I think he too was a bit seduced by how interesting Rumsfeld is as an interview candidate -- that same quality that seduced the media back in the early days of the Bush administration. I certainly wouldn't say he lets Rumsfeld off the hook, as he includes newspaper clippings and news footage that directly contradict some of the things Rumsfeld is saying now. However, if he wanted simply to "get" Rumsfeld, he wouldn't have agreed to a format in which Rumsfeld's interview is basically the spine of the whole movie, knowing that Rumsfeld was shrewd enough to come across well even in the face of pointed and uncomfortable questions.

The irony of the fact that I'm writing this on September 11th -- September 11th in Australia, anyway -- hasn't escaped me. That was the event that pretty much gave birth to the Rumsfeld that we now know -- that gave him a reason for being, a reason for asserting his influence on American foreign policy, and ultimately, a reason for his downfall.

The difference in my perspective on Rumsfeld before seeing this movie, and now, is that I think he may have had genuine care in his heart when he made even some of his worst decisions. And I think that's the problem most liberals have with this movie, if they have one -- they don't think Rumsfeld is a person who deserves to get humanized. He shouldn't get to "win" in any way, shape or form.

Morris' last question of the film -- and you can consider this a spoiler alert if you want -- is "Why are you even talking to me right now?"

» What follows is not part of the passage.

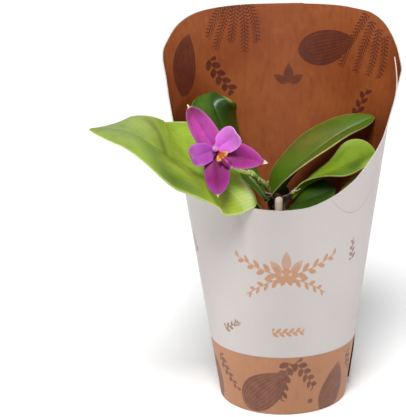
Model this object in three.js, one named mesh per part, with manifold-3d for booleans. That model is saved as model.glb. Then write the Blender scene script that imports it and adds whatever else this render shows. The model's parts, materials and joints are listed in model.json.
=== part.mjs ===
// A small moth orchid in a clear nursery pot, standing in a printed paperboard sleeve.
// Millimetres, +Z up. The origin is the middle of the pot's flat underside,
// and the low front of the sleeve faces -Y.
import * as THREE from 'three';
import { mergeVertices } from 'three/addons/utils/BufferGeometryUtils.js';
import Module from 'manifold-3d';

const wasm = await Module();
wasm.setup();

// Driving dimensions
const CLEARANCE = 0.35;           // gap left between pieces that touch
const BOARD = 0.8;                // sleeve board
const SLEEVE_FOOT_RADIUS = 45.9;  // outside, at the table
const SLEEVE_FLARE = 0.144;       // growth of the radius for each mm of height
const POT_HEIGHT = 110;
const POT_FOOT_RADIUS = 42;
const POT_RIM_RADIUS = 59.9;
const POT_WALL = 1.2;
const BARK_EDGE_HEIGHT = 101;
const BARK_CROWN_HEIGHT = 114;
const STEM_RADIUS = 5.6;
const STEM_TOP = 146;
const BLOOM_CENTRE = new THREE.Vector3(-42.3, -58, 194.2);

// The die-cut top edge of the sleeve: degrees round from the front, height.
// At the right the sheet's inner end and its outer end each have their own.
const RIM = [
  [0, 154.5], [15, 156], [25, 159.5], [35, 164.5], [45, 171], [55, 180], [65, 188], [75, 195],
  [81, 202], [86, 214], [90, 231], [96, 244], [106, 254.5], [118, 264], [134, 271], [155, 273.8],
  [180, 274],
];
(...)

Some might ask that same question of Morris, but those are not necessarily the liberals I want to associate with. Morris may have a political agenda on some level, but first and foremost he wants to make an interesting, entertaining film. And he has done that.

And if Donald Rumsfeld had the skills to humanize himself, and the shrewdness to get Morris to give him the opportunity to do that, then more power to him and his ability to cleverly manipulate the semantics of our world.